--- Start Source material ---

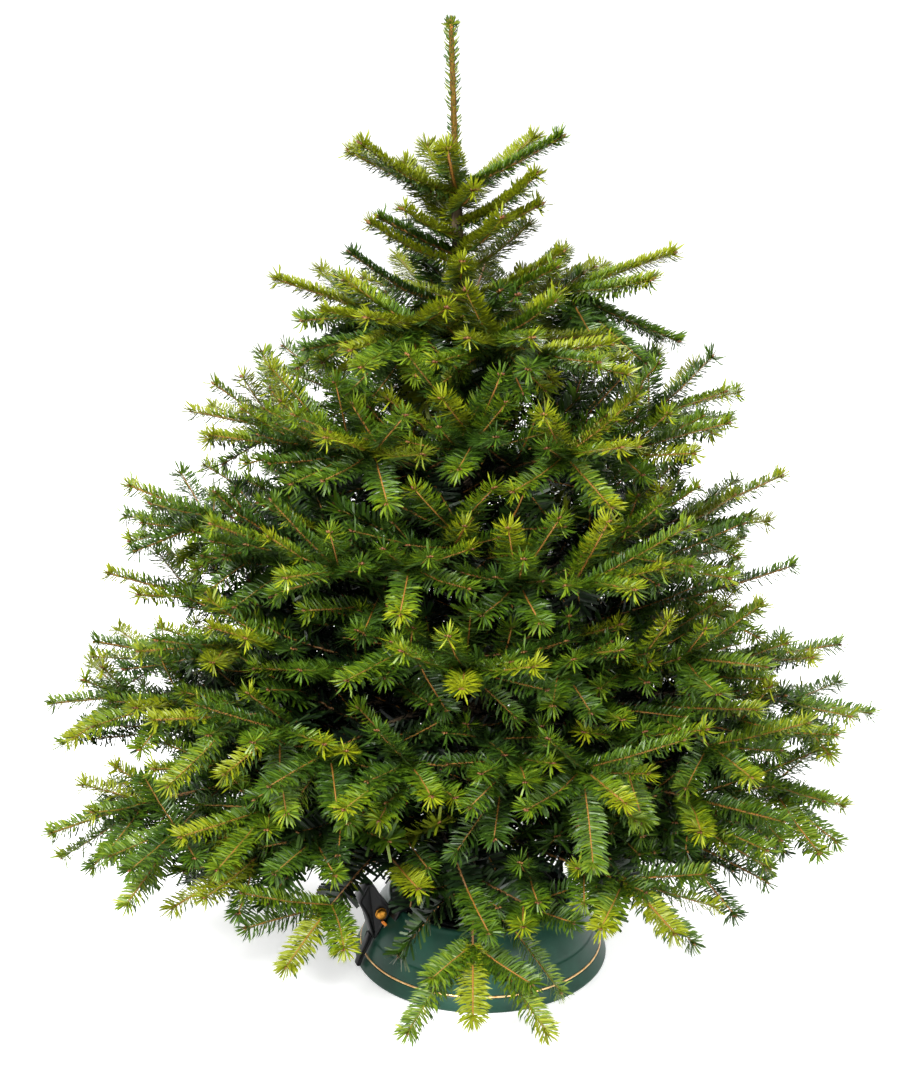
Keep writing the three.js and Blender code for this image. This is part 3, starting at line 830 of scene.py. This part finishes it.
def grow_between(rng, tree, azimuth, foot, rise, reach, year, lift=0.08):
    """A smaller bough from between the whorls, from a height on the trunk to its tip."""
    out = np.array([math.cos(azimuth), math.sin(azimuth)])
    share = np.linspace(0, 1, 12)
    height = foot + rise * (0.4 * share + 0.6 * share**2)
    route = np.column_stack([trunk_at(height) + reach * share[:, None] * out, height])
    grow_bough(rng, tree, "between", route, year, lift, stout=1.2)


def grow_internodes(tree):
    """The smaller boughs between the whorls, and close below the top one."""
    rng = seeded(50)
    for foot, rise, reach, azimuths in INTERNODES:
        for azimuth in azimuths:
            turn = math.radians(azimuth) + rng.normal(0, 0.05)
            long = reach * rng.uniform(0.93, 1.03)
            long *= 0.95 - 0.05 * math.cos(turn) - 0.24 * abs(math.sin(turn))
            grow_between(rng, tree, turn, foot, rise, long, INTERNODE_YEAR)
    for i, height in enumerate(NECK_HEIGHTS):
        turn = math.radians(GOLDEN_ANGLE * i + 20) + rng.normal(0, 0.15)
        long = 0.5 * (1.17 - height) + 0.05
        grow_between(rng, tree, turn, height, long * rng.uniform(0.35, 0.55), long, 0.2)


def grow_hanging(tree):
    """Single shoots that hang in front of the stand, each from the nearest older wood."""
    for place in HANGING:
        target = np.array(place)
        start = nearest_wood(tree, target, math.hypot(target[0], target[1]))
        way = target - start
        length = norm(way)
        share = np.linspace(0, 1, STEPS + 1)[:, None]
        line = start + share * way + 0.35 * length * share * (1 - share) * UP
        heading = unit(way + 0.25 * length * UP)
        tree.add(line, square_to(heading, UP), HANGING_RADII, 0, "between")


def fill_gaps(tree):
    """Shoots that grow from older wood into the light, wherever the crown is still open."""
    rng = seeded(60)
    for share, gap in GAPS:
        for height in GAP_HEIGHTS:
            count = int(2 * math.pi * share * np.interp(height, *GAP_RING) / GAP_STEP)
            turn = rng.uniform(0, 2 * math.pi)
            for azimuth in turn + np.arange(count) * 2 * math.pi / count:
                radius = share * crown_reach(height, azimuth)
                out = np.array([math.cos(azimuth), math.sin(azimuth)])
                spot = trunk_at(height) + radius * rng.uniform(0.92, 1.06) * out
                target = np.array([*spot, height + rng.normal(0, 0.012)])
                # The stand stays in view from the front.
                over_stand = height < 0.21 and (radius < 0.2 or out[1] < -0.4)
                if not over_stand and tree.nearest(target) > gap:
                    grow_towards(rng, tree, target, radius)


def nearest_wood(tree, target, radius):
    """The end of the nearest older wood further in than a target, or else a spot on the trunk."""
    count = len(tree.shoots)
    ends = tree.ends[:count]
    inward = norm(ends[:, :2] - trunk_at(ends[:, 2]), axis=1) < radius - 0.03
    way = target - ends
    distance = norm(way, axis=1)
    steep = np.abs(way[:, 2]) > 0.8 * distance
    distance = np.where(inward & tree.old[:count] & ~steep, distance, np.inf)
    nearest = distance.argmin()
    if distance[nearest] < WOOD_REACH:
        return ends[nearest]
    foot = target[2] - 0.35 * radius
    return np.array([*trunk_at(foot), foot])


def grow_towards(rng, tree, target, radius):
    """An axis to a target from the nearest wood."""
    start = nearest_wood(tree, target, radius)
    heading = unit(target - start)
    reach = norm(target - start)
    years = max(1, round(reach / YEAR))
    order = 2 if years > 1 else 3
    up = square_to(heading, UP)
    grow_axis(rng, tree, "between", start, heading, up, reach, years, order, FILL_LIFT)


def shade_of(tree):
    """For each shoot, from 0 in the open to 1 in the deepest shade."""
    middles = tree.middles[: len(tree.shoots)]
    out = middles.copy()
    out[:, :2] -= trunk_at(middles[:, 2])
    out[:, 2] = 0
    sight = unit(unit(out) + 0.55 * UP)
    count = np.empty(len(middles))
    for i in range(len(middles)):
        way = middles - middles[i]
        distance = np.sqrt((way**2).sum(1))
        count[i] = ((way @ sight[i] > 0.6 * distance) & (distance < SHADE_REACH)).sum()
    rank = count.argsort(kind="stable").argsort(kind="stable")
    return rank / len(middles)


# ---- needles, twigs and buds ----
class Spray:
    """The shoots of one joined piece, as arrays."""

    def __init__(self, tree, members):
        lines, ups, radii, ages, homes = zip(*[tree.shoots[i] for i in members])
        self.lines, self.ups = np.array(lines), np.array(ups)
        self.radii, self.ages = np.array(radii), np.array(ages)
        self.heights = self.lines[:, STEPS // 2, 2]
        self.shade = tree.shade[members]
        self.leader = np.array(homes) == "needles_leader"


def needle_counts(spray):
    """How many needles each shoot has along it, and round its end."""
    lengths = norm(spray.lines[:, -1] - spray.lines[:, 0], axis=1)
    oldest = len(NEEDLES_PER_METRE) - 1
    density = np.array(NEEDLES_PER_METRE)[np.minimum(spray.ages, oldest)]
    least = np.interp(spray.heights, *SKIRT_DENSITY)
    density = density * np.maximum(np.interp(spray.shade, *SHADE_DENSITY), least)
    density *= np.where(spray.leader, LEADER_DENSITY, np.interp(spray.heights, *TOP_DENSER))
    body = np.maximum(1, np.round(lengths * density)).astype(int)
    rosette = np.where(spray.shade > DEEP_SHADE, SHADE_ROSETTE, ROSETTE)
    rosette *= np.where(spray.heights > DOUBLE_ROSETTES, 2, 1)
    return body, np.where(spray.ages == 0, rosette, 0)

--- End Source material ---

▸ **Exercise brief**
Return all of the data exactly as it reads.

▸ **Finished exercise**
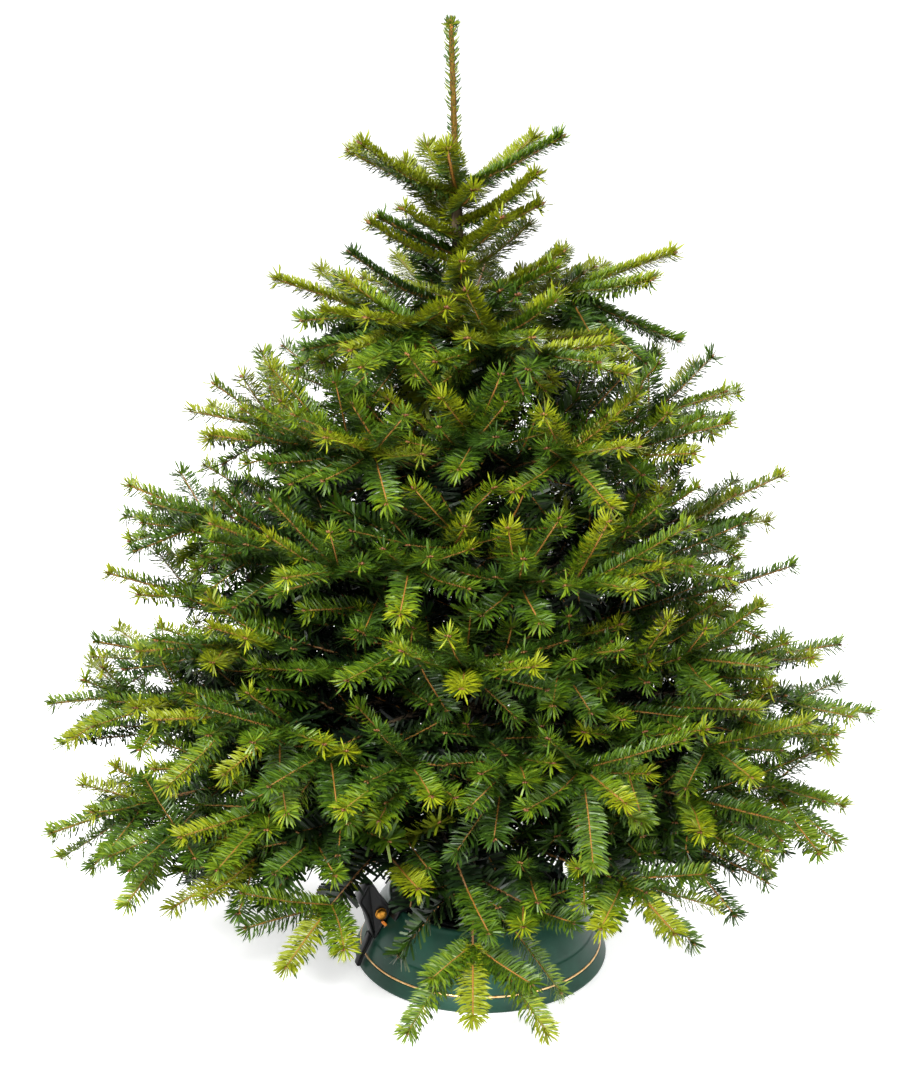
Keep writing the three.js and Blender code for this image. This is part 3, starting at line 830 of scene.py. This part finishes it.
def grow_between(rng, tree, azimuth, foot, rise, reach, year, lift=0.08):
    """A smaller bough from between the whorls, from a height on the trunk to its tip."""
    out = np.array([math.cos(azimuth), math.sin(azimuth)])
    share = np.linspace(0, 1, 12)
    height = foot + rise * (0.4 * share + 0.6 * share**2)
    route = np.column_stack([trunk_at(height) + reach * share[:, None] * out, height])
    grow_bough(rng, tree, "between", route, year, lift, stout=1.2)


def grow_internodes(tree):
    """The smaller boughs between the whorls, and close below the top one."""
    rng = seeded(50)
    for foot, rise, reach, azimuths in INTERNODES:
        for azimuth in azimuths:
            turn = math.radians(azimuth) + rng.normal(0, 0.05)
            long = reach * rng.uniform(0.93, 1.03)
            long *= 0.95 - 0.05 * math.cos(turn) - 0.24 * abs(math.sin(turn))
            grow_between(rng, tree, turn, foot, rise, long, INTERNODE_YEAR)
    for i, height in enumerate(NECK_HEIGHTS):
        turn = math.radians(GOLDEN_ANGLE * i + 20) + rng.normal(0, 0.15)
        long = 0.5 * (1.17 - height) + 0.05
        grow_between(rng, tree, turn, height, long * rng.uniform(0.35, 0.55), long, 0.2)


def grow_hanging(tree):
    """Single shoots that hang in front of the stand, each from the nearest older wood."""
    for place in HANGING:
        target = np.array(place)
        start = nearest_wood(tree, target, math.hypot(target[0], target[1]))
        way = target - start
        length = norm(way)
        share = np.linspace(0, 1, STEPS + 1)[:, None]
        line = start + share * way + 0.35 * length * share * (1 - share) * UP
        heading = unit(way + 0.25 * length * UP)
        tree.add(line, square_to(heading, UP), HANGING_RADII, 0, "between")


def fill_gaps(tree):
    """Shoots that grow from older wood into the light, wherever the crown is still open."""
    rng = seeded(60)
    for share, gap in GAPS:
        for height in GAP_HEIGHTS:
            count = int(2 * math.pi * share * np.interp(height, *GAP_RING) / GAP_STEP)
            turn = rng.uniform(0, 2 * math.pi)
            for azimuth in turn + np.arange(count) * 2 * math.pi / count:
                radius = share * crown_reach(height, azimuth)
                out = np.array([math.cos(azimuth), math.sin(azimuth)])
                spot = trunk_at(height) + radius * rng.uniform(0.92, 1.06) * out
                target = np.array([*spot, height + rng.normal(0, 0.012)])
                # The stand stays in view from the front.
                over_stand = height < 0.21 and (radius < 0.2 or out[1] < -0.4)
                if not over_stand and tree.nearest(target) > gap:
                    grow_towards(rng, tree, target, radius)


def nearest_wood(tree, target, radius):
    """The end of the nearest older wood further in than a target, or else a spot on the trunk."""
    count = len(tree.shoots)
    ends = tree.ends[:count]
    inward = norm(ends[:, :2] - trunk_at(ends[:, 2]), axis=1) < radius - 0.03
    way = target - ends
    distance = norm(way, axis=1)
    steep = np.abs(way[:, 2]) > 0.8 * distance
    distance = np.where(inward & tree.old[:count] & ~steep, distance, np.inf)
    nearest = distance.argmin()
    if distance[nearest] < WOOD_REACH:
        return ends[nearest]
    foot = target[2] - 0.35 * radius
    return np.array([*trunk_at(foot), foot])


def grow_towards(rng, tree, target, radius):
    """An axis to a target from the nearest wood."""
    start = nearest_wood(tree, target, radius)
    heading = unit(target - start)
    reach = norm(target - start)
    years = max(1, round(reach / YEAR))
    order = 2 if years > 1 else 3
    up = square_to(heading, UP)
    grow_axis(rng, tree, "between", start, heading, up, reach, years, order, FILL_LIFT)


def shade_of(tree):
    """For each shoot, from 0 in the open to 1 in the deepest shade."""
    middles = tree.middles[: len(tree.shoots)]
    out = middles.copy()
    out[:, :2] -= trunk_at(middles[:, 2])
    out[:, 2] = 0
    sight = unit(unit(out) + 0.55 * UP)
    count = np.empty(len(middles))
    for i in range(len(middles)):
        way = middles - middles[i]
        distance = np.sqrt((way**2).sum(1))
        count[i] = ((way @ sight[i] > 0.6 * distance) & (distance < SHADE_REACH)).sum()
    rank = count.argsort(kind="stable").argsort(kind="stable")
    return rank / len(middles)


# ---- needles, twigs and buds ----
class Spray:
    """The shoots of one joined piece, as arrays."""

    def __init__(self, tree, members):
        lines, ups, radii, ages, homes = zip(*[tree.shoots[i] for i in members])
        self.lines, self.ups = np.array(lines), np.array(ups)
        self.radii, self.ages = np.array(radii), np.array(ages)
        self.heights = self.lines[:, STEPS // 2, 2]
        self.shade = tree.shade[members]
        self.leader = np.array(homes) == "needles_leader"


def needle_counts(spray):
    """How many needles each shoot has along it, and round its end."""
    lengths = norm(spray.lines[:, -1] - spray.lines[:, 0], axis=1)
    oldest = len(NEEDLES_PER_METRE) - 1
    density = np.array(NEEDLES_PER_METRE)[np.minimum(spray.ages, oldest)]
    least = np.interp(spray.heights, *SKIRT_DENSITY)
    density = density * np.maximum(np.interp(spray.shade, *SHADE_DENSITY), least)
    density *= np.where(spray.leader, LEADER_DENSITY, np.interp(spray.heights, *TOP_DENSER))
    body = np.maximum(1, np.round(lengths * density)).astype(int)
    rosette = np.where(spray.shade > DEEP_SHADE, SHADE_ROSETTE, ROSETTE)
    rosette *= np.where(spray.heights > DOUBLE_ROSETTES, 2, 1)
    return body, np.where(spray.ages == 0, rosette, 0)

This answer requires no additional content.